>> start

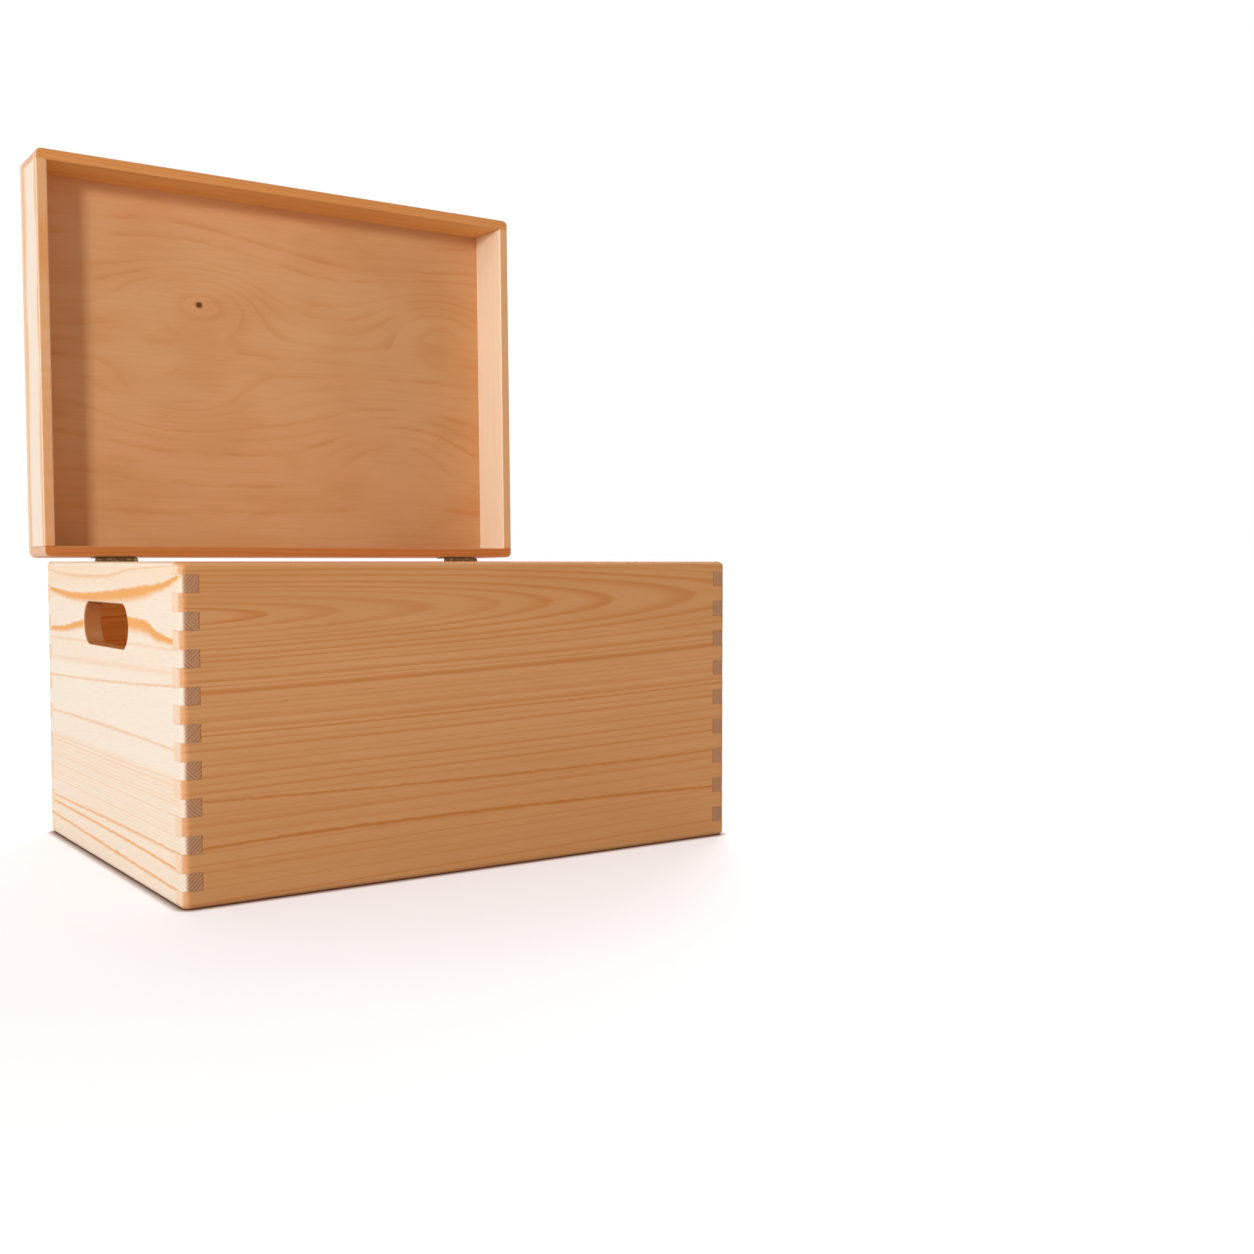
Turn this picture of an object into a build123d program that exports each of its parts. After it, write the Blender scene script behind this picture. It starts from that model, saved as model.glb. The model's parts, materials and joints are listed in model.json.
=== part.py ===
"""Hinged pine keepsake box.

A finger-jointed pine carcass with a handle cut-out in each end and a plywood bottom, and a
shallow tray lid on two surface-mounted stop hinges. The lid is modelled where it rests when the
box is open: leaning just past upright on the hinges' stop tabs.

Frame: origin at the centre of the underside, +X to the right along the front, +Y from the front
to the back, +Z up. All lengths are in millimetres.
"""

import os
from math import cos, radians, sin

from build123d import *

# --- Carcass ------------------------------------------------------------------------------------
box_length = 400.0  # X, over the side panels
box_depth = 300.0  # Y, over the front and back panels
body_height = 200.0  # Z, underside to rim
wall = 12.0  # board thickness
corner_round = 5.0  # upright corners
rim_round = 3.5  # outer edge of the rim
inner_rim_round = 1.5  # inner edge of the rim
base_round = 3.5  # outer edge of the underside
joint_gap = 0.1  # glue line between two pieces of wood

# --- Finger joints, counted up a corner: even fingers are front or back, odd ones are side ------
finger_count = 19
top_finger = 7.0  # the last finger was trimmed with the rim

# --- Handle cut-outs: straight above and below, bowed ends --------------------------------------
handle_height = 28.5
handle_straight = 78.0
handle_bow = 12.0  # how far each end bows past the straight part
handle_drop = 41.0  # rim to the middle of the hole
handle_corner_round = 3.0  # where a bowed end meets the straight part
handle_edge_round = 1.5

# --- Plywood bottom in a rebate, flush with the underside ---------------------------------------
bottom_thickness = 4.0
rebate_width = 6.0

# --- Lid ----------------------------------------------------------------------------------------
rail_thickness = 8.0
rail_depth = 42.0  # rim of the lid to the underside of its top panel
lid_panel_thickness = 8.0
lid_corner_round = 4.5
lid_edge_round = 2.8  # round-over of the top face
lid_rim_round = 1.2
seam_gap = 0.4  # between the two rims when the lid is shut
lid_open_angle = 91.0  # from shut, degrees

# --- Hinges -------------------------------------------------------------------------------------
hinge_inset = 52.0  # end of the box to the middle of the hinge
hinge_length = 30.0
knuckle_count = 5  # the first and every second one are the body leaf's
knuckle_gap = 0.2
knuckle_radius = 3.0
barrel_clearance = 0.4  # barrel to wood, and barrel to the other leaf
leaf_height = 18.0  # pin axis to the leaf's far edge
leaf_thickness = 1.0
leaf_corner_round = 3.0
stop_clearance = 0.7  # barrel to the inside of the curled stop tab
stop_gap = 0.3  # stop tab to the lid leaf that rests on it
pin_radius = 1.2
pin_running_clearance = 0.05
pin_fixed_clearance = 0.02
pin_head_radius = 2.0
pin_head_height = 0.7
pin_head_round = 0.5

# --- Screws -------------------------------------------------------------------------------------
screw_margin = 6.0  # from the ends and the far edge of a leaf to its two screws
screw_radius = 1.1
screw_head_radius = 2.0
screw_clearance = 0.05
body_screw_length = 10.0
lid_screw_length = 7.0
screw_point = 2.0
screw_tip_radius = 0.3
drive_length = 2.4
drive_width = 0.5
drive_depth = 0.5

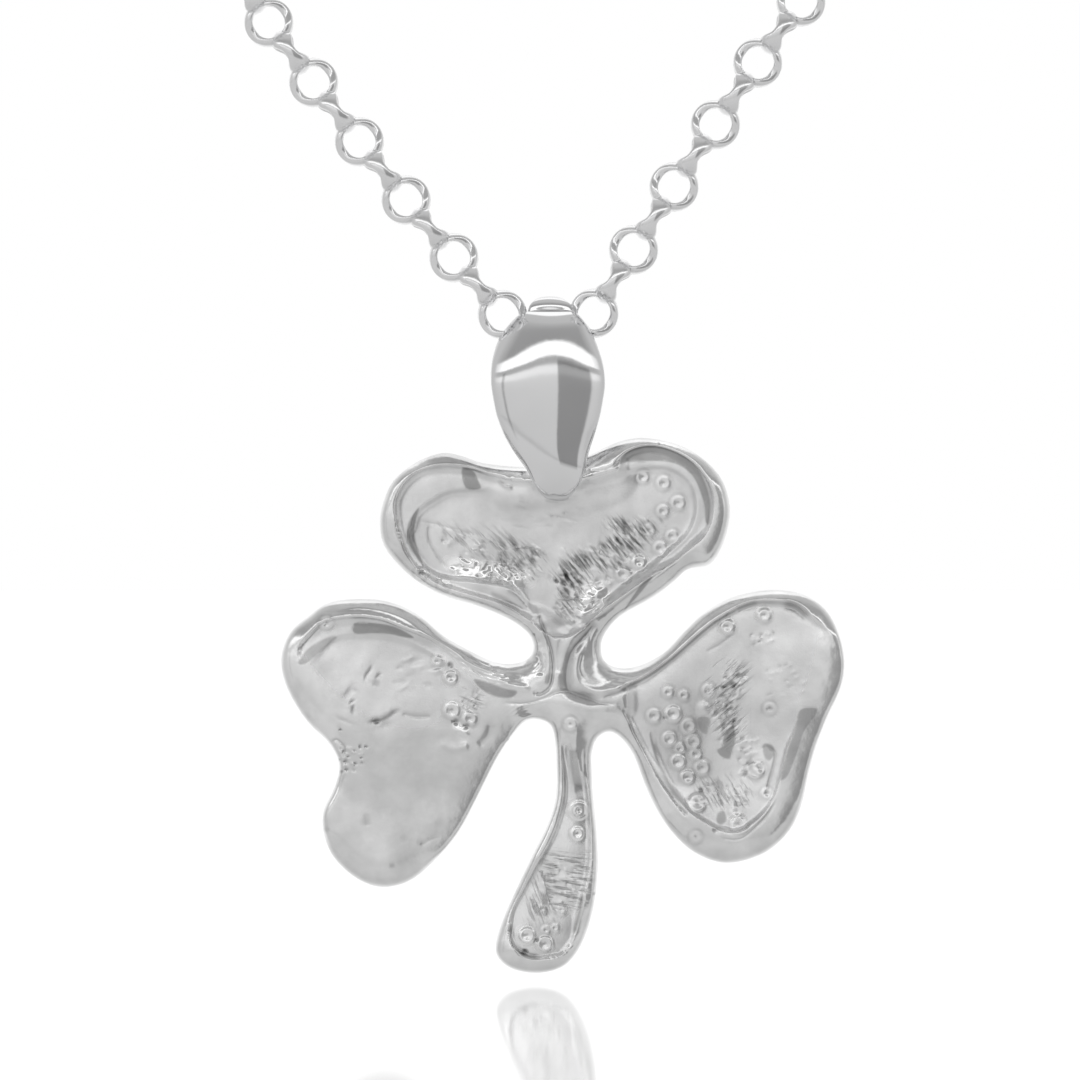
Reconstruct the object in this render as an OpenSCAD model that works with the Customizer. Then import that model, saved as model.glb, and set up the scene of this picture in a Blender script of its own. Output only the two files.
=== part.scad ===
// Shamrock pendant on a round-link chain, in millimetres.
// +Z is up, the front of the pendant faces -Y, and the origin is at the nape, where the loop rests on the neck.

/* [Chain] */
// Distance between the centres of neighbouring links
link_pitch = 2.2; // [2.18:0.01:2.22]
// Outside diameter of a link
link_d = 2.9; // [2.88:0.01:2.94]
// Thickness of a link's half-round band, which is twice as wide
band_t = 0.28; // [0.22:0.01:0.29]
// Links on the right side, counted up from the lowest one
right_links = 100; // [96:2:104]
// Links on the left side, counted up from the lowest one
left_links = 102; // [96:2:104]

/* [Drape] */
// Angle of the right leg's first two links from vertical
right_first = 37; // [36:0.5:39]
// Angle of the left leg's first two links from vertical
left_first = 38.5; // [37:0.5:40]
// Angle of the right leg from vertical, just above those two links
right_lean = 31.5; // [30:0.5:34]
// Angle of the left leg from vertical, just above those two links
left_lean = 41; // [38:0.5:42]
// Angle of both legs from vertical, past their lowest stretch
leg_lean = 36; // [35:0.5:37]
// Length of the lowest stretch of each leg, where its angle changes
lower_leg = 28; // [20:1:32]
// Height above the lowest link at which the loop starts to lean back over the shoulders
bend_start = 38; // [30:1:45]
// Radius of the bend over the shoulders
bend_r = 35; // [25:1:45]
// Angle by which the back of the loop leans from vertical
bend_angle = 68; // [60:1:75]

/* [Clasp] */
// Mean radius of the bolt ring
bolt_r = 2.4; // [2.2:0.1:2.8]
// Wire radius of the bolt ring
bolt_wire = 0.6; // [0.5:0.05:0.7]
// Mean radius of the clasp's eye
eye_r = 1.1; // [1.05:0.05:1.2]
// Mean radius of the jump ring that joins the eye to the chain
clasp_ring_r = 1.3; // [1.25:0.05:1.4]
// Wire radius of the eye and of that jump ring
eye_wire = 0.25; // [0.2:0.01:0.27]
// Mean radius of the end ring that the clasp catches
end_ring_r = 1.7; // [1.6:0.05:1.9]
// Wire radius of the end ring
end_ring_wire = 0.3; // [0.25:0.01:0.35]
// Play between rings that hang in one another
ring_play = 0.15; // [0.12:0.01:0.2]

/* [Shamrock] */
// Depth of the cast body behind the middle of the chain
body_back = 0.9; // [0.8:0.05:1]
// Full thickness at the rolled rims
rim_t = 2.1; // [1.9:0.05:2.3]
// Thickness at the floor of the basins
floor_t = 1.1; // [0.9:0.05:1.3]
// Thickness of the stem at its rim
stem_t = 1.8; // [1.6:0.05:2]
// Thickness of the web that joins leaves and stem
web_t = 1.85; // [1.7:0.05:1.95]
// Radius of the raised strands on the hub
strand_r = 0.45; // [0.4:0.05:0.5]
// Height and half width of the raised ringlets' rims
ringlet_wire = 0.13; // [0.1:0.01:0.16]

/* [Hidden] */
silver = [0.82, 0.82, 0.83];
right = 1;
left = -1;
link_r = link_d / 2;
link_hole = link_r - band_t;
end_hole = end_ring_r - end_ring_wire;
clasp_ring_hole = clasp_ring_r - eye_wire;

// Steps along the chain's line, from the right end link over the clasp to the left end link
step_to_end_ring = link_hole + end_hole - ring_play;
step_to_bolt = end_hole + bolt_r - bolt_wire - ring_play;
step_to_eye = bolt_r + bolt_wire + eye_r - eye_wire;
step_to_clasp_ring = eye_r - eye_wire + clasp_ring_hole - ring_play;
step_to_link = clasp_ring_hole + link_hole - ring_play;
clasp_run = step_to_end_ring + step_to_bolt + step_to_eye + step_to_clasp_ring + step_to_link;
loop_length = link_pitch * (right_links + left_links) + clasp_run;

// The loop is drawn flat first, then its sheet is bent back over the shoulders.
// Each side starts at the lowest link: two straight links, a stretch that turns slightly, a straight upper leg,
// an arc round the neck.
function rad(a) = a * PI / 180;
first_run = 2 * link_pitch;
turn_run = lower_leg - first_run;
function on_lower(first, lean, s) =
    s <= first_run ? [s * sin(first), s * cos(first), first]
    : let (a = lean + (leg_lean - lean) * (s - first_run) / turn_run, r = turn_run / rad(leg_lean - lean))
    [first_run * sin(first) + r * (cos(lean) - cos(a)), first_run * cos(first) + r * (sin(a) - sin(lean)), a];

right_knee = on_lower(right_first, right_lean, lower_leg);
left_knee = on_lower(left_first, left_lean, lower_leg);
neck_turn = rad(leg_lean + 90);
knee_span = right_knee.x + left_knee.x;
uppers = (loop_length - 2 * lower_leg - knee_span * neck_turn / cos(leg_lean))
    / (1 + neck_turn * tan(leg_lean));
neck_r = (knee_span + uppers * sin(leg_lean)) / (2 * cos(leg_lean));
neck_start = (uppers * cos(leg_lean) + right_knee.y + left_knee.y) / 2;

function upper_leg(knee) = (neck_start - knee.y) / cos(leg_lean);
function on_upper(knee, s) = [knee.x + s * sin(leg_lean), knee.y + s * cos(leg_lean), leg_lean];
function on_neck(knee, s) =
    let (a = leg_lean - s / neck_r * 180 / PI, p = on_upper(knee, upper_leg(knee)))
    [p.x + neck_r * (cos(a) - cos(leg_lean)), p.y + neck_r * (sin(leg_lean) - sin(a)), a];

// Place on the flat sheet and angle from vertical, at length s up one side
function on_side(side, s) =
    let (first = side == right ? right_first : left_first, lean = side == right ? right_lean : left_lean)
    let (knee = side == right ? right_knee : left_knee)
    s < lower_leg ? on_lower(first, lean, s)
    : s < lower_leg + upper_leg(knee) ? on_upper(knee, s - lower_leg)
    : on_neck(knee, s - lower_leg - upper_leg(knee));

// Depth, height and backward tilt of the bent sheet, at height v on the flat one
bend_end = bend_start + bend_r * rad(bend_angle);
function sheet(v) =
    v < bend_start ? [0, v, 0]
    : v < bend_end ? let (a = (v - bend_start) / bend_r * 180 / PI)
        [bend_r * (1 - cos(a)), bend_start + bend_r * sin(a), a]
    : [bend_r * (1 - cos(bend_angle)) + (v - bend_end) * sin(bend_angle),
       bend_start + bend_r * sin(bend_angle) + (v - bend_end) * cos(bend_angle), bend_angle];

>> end

[Problem]: From the first line of the data through the line with "pine keepsake box.", quote each line exactly and add nothing else.

[The solution]:
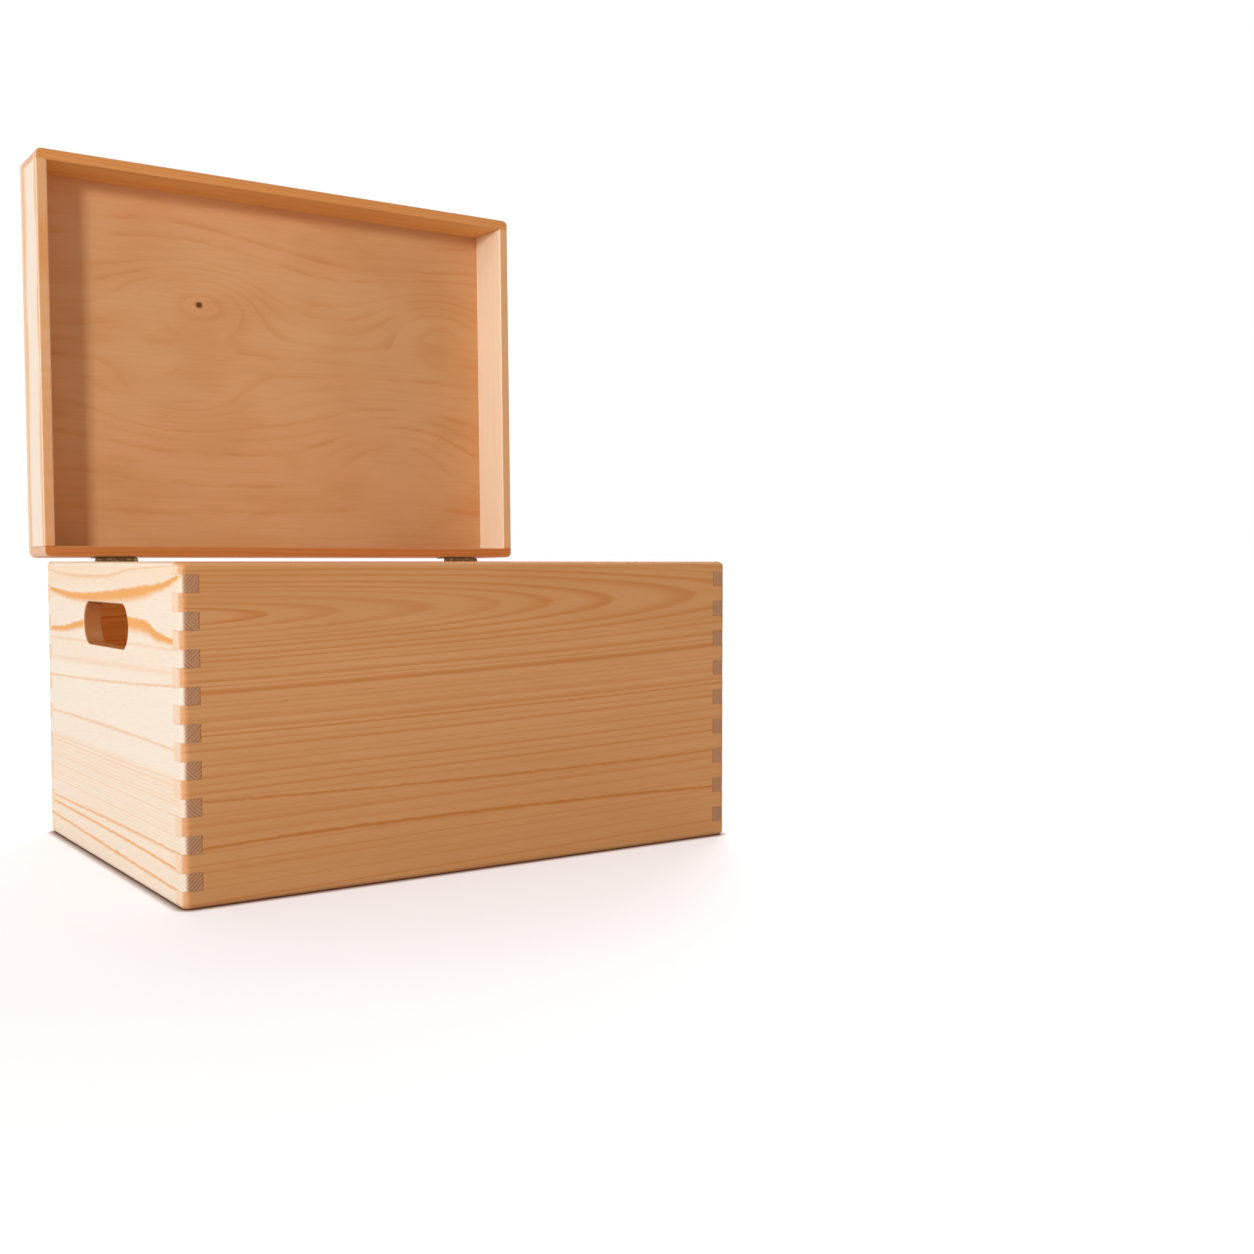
Turn this picture of an object into a build123d program that exports each of its parts. After it, write the Blender scene script behind this picture. It starts from that model, saved as model.glb. The model's parts, materials and joints are listed in model.json.
=== part.py ===
"""Hinged pine keepsake box.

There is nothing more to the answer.